### [Task data]
*****

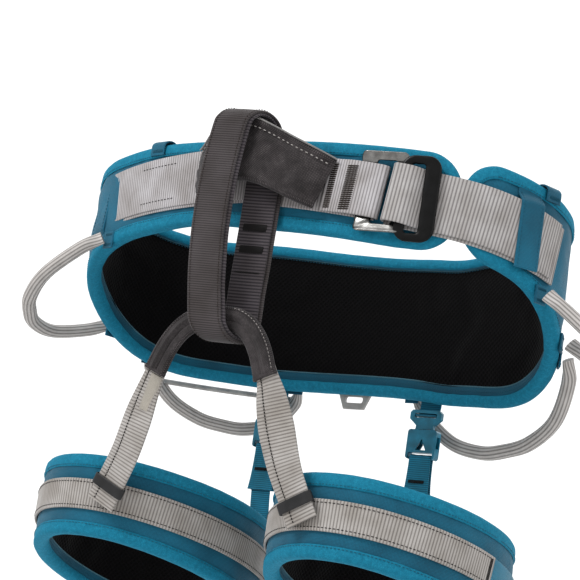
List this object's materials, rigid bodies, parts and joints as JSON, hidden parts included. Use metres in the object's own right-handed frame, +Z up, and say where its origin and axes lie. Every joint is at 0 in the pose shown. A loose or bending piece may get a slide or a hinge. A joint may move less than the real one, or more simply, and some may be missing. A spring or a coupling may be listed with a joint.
{
  "type": "climbing harness",
  "caption": "Sport climbing harness: padded waist belt with a double-back buckle, tie-in points, belay loop, gear loops and padded leg loops on elastic risers.",
  "frame": {"origin": "the middle of the waist opening", "axes": "+Z up the wearer's body, -Y towards the wearer's front, +X towards the wearer's left"},
  "size_m": [0.4926, 0.2643, 0.3678],
  "materials": {
    "teal_fabric": "woven",
    "teal_binding": "brushed tape",
    "black_mesh": "spacer mesh",
    "foam": "closed-cell foam, hidden",
    "grey_webbing": "ribbed webbing",
    "charcoal_webbing": "woven",
    "black_thread": "zigzag stitching",
    "steel": "polished edges",
    "black_metal": "black anodised",
    "grey_plastic": "moulded",
    "teal_plastic": "moulded",
    "beige_label": "plain sewn label",
    "black_plastic": "moulded"
  },
  "bodies": {
    "waist_belt": {"waist_lining": "black_mesh", "waist_foam": "foam", "waist_cover": "teal_fabric", "waist_binding": "teal_binding", "webbing_fixed": "grey_webbing", "webbing_front": "grey_webbing", "buckle_webbing": "grey_webbing", "webbing_load": "grey_webbing", "webbing_tail": "grey_webbing", "keeper_right": "teal_binding", "keeper_left": "teal_binding", "edge_loop_right": "teal_binding", "edge_loop_left": "teal_binding", "steel_frame": "steel", "upper_tie_in": "charcoal_webbing", "gear_loop_anchors": "teal_binding", "riser_tab_left": "teal_binding", "clip_male_left": "teal_plastic", "riser_tab_right": "teal_binding", "clip_male_right": "teal_plastic"},
    "buckle_frame": {"black_frame": "black_metal"},
    "belay_loop": {"belay_loop": "charcoal_webbing", "belay_loop_bartacks": "black_thread", "lower_tie_in": "charcoal_webbing"},
    "haul_loop": {"haul_loop": "grey_plastic"},
    "gear_loop_front_right": {"gear_loop_front_right": "grey_plastic"},
    "gear_loop_rear_right": {"gear_loop_rear_right": "grey_plastic", "gear_bar_rear_right": "grey_plastic"},
    "gear_loop_rear_left": {"gear_loop_rear_left": "grey_plastic"},
    "gear_loop_front_left": {"gear_loop_front_left": "grey_plastic"},
    "leg_left": {"leg_lining_left": "black_mesh", "leg_foam_left": "foam", "leg_cover_left": "teal_fabric", "leg_binding_left": "teal_binding", "leg_webbing_left": "grey_webbing", "leg_elastic_left": "teal_binding", "leg_strap_left": "grey_webbing", "leg_keeper_left": "black_plastic", "riser_elastic_left": "teal_binding"},
    "clip_left": {"clip_female_left": "teal_plastic", "riser_fold_left": "teal_binding"},
    "leg_right": {"leg_lining_right": "black_mesh", "leg_foam_right": "foam", "leg_cover_right": "teal_fabric", "leg_binding_right": "teal_binding", "leg_webbing_right": "grey_webbing", "leg_elastic_right": "teal_binding", "leg_strap_right": "grey_webbing", "leg_keeper_right": "black_plastic", "riser_elastic_right": "teal_binding", "care_label": "beige_label"},
    "clip_right": {"clip_female_right": "teal_plastic", "riser_fold_right": "teal_binding"}
  },
  "joints": [
    {"name": "belay_loop_swing", "type": "hinge", "parent": "waist_belt", "child": "belay_loop", "pos_m": [0, -0.12375, 0.0697], "axis": [-1, 0, 0], "range_deg": [0, 6]},
    {"name": "leg_left_swing", "type": "hinge", "parent": "waist_belt", "child": "leg_left", "pos_m": [0.098, -0.1227, -0.11], "axis": [-1, 0, 0], "range_deg": [-3, 8], "deforming": ["riser_elastic_left"]},
    {"name": "clip_left_release", "type": "slide", "parent": "waist_belt", "child": "clip_left", "axis": [0, 0, -1], "range_m": [0, 0.014]},
    {"name": "leg_right_swing", "type": "hinge", "parent": "waist_belt", "child": "leg_right", "pos_m": [-0.108, -0.1227, -0.11], "axis": [-1, 0, 0], "range_deg": [-3, 8], "deforming": ["riser_elastic_right"]},
    {"name": "clip_right_release", "type": "slide", "parent": "waist_belt", "child": "clip_right", "axis": [0, 0, -1], "range_m": [0, 0.014]},
    {"name": "gear_loop_front_right_lift", "type": "hinge", "parent": "waist_belt", "child": "gear_loop_front_right", "pos_m": [-0.17472, -0.03267, -0.02335], "axis": [-0.4568, 0.8071, -0.3741], "range_deg": [-4, 22]},
    {"name": "gear_loop_rear_right_lift", "type": "hinge", "parent": "waist_belt", "child": "gear_loop_rear_right", "pos_m": [-0.12662, 0.07851, -0.07489], "axis": [0.912, 0.3721, -0.1725], "range_deg": [-4, 25]},
    {"name": "gear_loop_rear_left_lift", "type": "hinge", "parent": "waist_belt", "child": "gear_loop_rear_left", "pos_m": [0.1158, 0.0759, -0.07368], "axis": [0.9162, -0.3635, 0.1685], "range_deg": [-4, 25]},
    {"name": "gear_loop_front_left_lift", "type": "hinge", "parent": "waist_belt", "child": "gear_loop_front_left", "pos_m": [0.20119, 0.00344, -0.04009], "axis": [0.037, -0.9066, 0.4203], "range_deg": [-4, 22]},
    {"name": "haul_loop_lift", "type": "hinge", "parent": "waist_belt", "child": "haul_loop", "pos_m": [-0.014, 0.1029, -0.064], "axis": [1, 0, 0], "range_deg": [0, 35]},
    {"name": "buckle_frame_tilt", "type": "hinge", "parent": "waist_belt", "child": "buckle_frame", "pos_m": [0.11344, -0.09355, 0.029], "axis": [0, 0, 1], "range_deg": [-6, 0]}
  ]
}
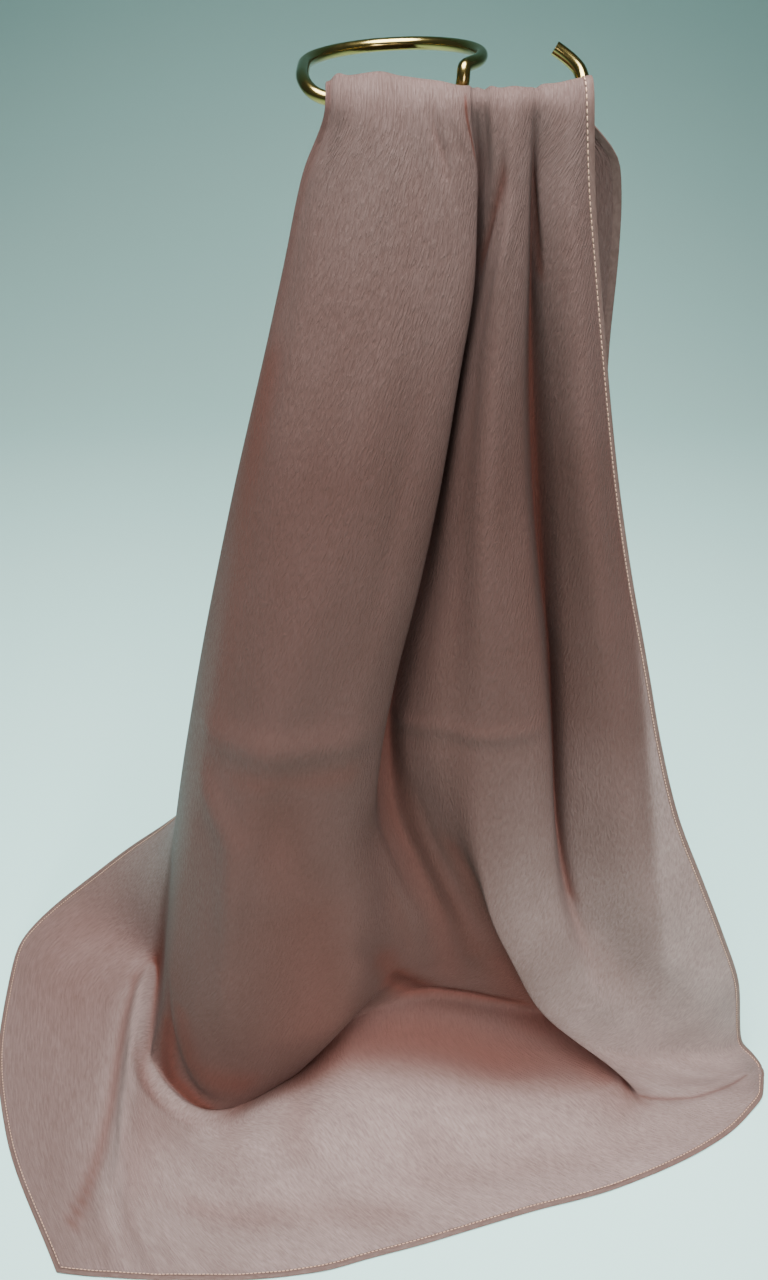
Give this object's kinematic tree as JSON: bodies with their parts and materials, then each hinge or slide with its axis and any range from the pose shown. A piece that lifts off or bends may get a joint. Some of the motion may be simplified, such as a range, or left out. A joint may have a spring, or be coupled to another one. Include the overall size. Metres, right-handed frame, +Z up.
{
  "type": "scarf on a wire stand",
  "caption": "Rose satin scarf hung in soft folds over the bar of a bent-wire stand, its front end spread on the table",
  "frame": {"origin": "on the table, under the middle of the footprint", "axes": "+Z up; the front of the scarf faces -Y; +X is to the viewer's right"},
  "size_m": [0.6292, 0.3382, 0.7114],
  "materials": {
    "satin": "crepe-backed satin, dusty rose, soft sheen",
    "hem": "the same satin, turned twice and stitched",
    "brass": "polished brass-coloured plating"
  },
  "bodies": {
    "root": {"left_flank_outer": "satin", "left_flank_inner": "satin", "middle_flank_left": "satin", "middle_flank_right": "satin", "right_flank_inner": "satin", "right_flank_outer": "satin", "margin_left": "satin", "spread_front": "satin", "flap_left": "satin", "back_wave_left": "satin", "back_wave_middle": "satin", "back_wave_right": "satin", "hem_right": "hem", "hem_left": "hem", "hem_end": "hem", "hem_back": "hem", "wire": "brass", "base": "brass"}
  },
  "joints": []
}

*****

Pull every line containing "pose" out of the records.

### [Written reply]
List this object's materials, rigid bodies, parts and joints as JSON, hidden parts included. Use metres in the object's own right-handed frame, +Z up, and say where its origin and axes lie. Every joint is at 0 in the pose shown. A loose or bending piece may get a slide or a hinge. A joint may move less than the real one, or more simply, and some may be missing. A spring or a coupling may be listed with a joint.
Give this object's kinematic tree as JSON: bodies with their parts and materials, then each hinge or slide with its axis and any range from the pose shown. A piece that lifts off or bends may get a joint. Some of the motion may be simplified, such as a range, or left out. A joint may have a spring, or be coupled to another one. Include the overall size. Metres, right-handed frame, +Z up.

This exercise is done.